• Required work: Print the entire listing. Each line must match the original exactly.

/---

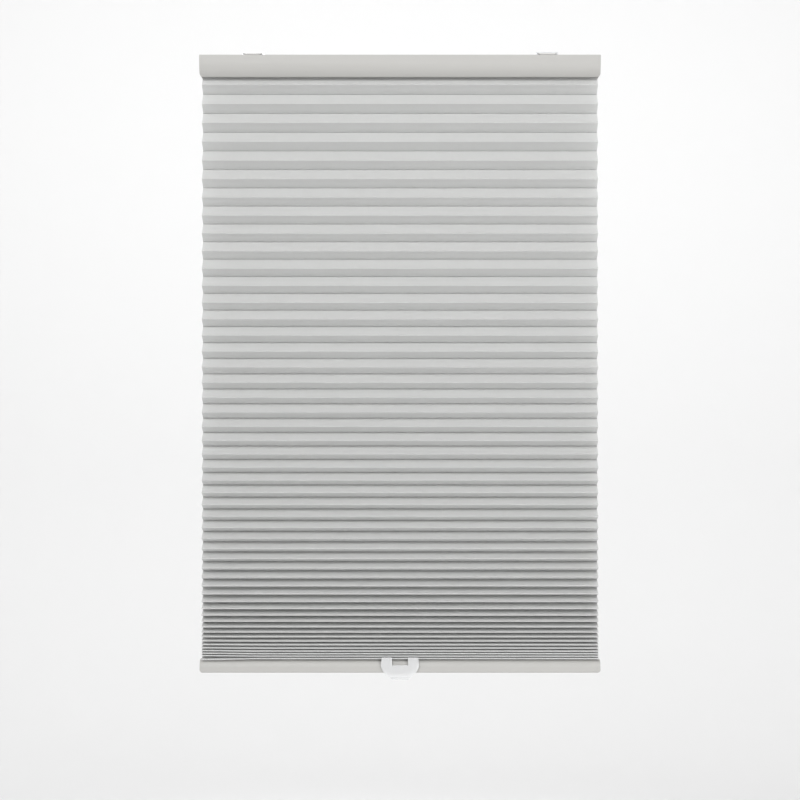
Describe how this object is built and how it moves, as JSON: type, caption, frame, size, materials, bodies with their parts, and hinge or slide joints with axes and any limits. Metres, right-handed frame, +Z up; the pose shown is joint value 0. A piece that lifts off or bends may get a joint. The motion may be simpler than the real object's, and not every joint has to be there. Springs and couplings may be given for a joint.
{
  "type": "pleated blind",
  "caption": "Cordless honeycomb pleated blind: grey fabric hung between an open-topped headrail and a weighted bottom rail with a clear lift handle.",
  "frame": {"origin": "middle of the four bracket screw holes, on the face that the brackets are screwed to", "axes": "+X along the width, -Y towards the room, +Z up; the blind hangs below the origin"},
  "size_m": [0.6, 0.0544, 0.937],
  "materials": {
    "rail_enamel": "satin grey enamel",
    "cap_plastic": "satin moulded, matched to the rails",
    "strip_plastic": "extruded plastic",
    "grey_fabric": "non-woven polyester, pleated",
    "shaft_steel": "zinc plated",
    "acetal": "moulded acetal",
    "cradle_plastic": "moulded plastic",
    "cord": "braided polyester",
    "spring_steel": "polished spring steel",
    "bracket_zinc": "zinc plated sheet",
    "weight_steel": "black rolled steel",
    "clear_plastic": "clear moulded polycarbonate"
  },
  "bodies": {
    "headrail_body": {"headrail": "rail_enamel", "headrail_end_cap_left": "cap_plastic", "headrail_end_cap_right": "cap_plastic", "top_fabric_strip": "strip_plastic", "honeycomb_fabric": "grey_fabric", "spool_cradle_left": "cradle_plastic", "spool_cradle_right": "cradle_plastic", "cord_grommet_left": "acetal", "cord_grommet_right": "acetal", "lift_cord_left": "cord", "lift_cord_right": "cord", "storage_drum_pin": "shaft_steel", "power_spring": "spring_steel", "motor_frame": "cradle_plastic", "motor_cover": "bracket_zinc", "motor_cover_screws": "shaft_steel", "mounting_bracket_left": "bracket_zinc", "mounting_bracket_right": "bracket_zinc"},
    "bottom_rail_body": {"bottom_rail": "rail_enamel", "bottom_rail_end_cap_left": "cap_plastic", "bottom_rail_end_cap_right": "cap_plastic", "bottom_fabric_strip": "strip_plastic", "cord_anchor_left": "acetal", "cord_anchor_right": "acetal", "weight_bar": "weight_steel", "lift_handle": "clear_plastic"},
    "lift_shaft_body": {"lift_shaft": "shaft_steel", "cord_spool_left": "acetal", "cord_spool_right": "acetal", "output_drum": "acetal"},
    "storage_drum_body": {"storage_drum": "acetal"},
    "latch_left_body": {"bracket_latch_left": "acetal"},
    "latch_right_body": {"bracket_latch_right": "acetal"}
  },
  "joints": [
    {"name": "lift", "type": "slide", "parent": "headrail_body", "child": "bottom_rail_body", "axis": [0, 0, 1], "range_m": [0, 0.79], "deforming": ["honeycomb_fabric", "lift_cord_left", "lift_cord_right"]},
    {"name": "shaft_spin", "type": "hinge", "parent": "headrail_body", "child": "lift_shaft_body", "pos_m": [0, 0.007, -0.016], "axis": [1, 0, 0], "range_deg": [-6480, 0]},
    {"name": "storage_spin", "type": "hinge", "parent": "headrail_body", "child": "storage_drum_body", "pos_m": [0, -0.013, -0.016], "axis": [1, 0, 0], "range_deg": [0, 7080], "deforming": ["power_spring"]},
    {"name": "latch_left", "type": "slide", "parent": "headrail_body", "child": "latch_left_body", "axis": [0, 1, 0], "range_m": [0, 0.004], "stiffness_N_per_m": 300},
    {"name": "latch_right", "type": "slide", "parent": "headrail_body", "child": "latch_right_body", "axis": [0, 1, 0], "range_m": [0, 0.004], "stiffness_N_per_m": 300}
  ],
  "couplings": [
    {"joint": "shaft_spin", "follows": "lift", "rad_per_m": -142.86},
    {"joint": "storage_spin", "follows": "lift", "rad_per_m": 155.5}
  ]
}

\---

• Output for this exercise:
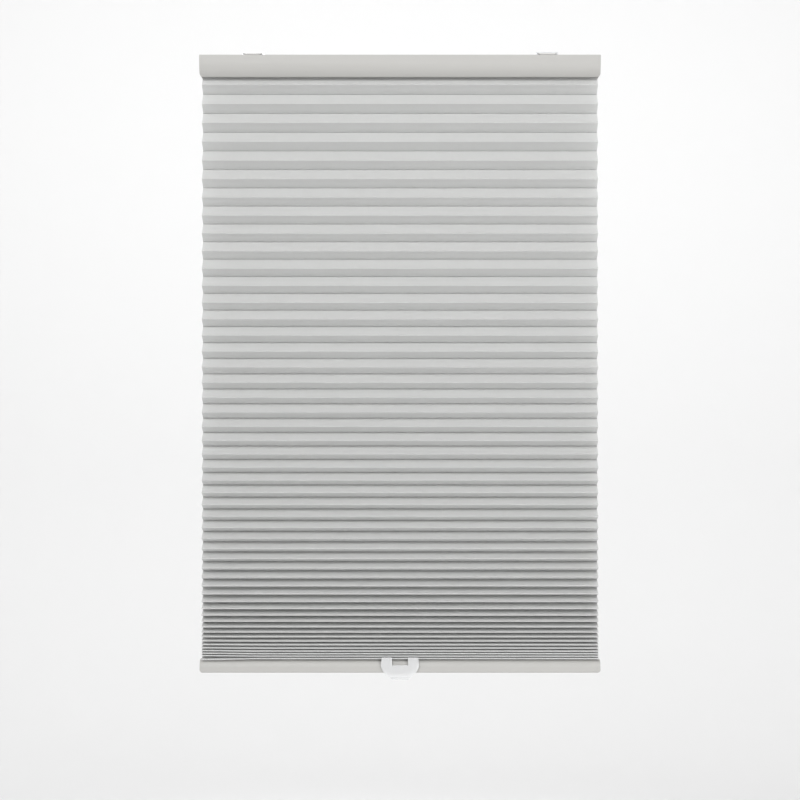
Describe how this object is built and how it moves, as JSON: type, caption, frame, size, materials, bodies with their parts, and hinge or slide joints with axes and any limits. Metres, right-handed frame, +Z up; the pose shown is joint value 0. A piece that lifts off or bends may get a joint. The motion may be simpler than the real object's, and not every joint has to be there. Springs and couplings may be given for a joint.
{
  "type": "pleated blind",
  "caption": "Cordless honeycomb pleated blind: grey fabric hung between an open-topped headrail and a weighted bottom rail with a clear lift handle.",
  "frame": {"origin": "middle of the four bracket screw holes, on the face that the brackets are screwed to", "axes": "+X along the width, -Y towards the room, +Z up; the blind hangs below the origin"},
  "size_m": [0.6, 0.0544, 0.937],
  "materials": {
    "rail_enamel": "satin grey enamel",
    "cap_plastic": "satin moulded, matched to the rails",
    "strip_plastic": "extruded plastic",
    "grey_fabric": "non-woven polyester, pleated",
    "shaft_steel": "zinc plated",
    "acetal": "moulded acetal",
    "cradle_plastic": "moulded plastic",
    "cord": "braided polyester",
    "spring_steel": "polished spring steel",
    "bracket_zinc": "zinc plated sheet",
    "weight_steel": "black rolled steel",
    "clear_plastic": "clear moulded polycarbonate"
  },
  "bodies": {
    "headrail_body": {"headrail": "rail_enamel", "headrail_end_cap_left": "cap_plastic", "headrail_end_cap_right": "cap_plastic", "top_fabric_strip": "strip_plastic", "honeycomb_fabric": "grey_fabric", "spool_cradle_left": "cradle_plastic", "spool_cradle_right": "cradle_plastic", "cord_grommet_left": "acetal", "cord_grommet_right": "acetal", "lift_cord_left": "cord", "lift_cord_right": "cord", "storage_drum_pin": "shaft_steel", "power_spring": "spring_steel", "motor_frame": "cradle_plastic", "motor_cover": "bracket_zinc", "motor_cover_screws": "shaft_steel", "mounting_bracket_left": "bracket_zinc", "mounting_bracket_right": "bracket_zinc"},
    "bottom_rail_body": {"bottom_rail": "rail_enamel", "bottom_rail_end_cap_left": "cap_plastic", "bottom_rail_end_cap_right": "cap_plastic", "bottom_fabric_strip": "strip_plastic", "cord_anchor_left": "acetal", "cord_anchor_right": "acetal", "weight_bar": "weight_steel", "lift_handle": "clear_plastic"},
    "lift_shaft_body": {"lift_shaft": "shaft_steel", "cord_spool_left": "acetal", "cord_spool_right": "acetal", "output_drum": "acetal"},
    "storage_drum_body": {"storage_drum": "acetal"},
    "latch_left_body": {"bracket_latch_left": "acetal"},
    "latch_right_body": {"bracket_latch_right": "acetal"}
  },
  "joints": [
    {"name": "lift", "type": "slide", "parent": "headrail_body", "child": "bottom_rail_body", "axis": [0, 0, 1], "range_m": [0, 0.79], "deforming": ["honeycomb_fabric", "lift_cord_left", "lift_cord_right"]},
    {"name": "shaft_spin", "type": "hinge", "parent": "headrail_body", "child": "lift_shaft_body", "pos_m": [0, 0.007, -0.016], "axis": [1, 0, 0], "range_deg": [-6480, 0]},
    {"name": "storage_spin", "type": "hinge", "parent": "headrail_body", "child": "storage_drum_body", "pos_m": [0, -0.013, -0.016], "axis": [1, 0, 0], "range_deg": [0, 7080], "deforming": ["power_spring"]},
    {"name": "latch_left", "type": "slide", "parent": "headrail_body", "child": "latch_left_body", "axis": [0, 1, 0], "range_m": [0, 0.004], "stiffness_N_per_m": 300},
    {"name": "latch_right", "type": "slide", "parent": "headrail_body", "child": "latch_right_body", "axis": [0, 1, 0], "range_m": [0, 0.004], "stiffness_N_per_m": 300}
  ],
  "couplings": [
    {"joint": "shaft_spin", "follows": "lift", "rad_per_m": -142.86},
    {"joint": "storage_spin", "follows": "lift", "rad_per_m": 155.5}
  ]
}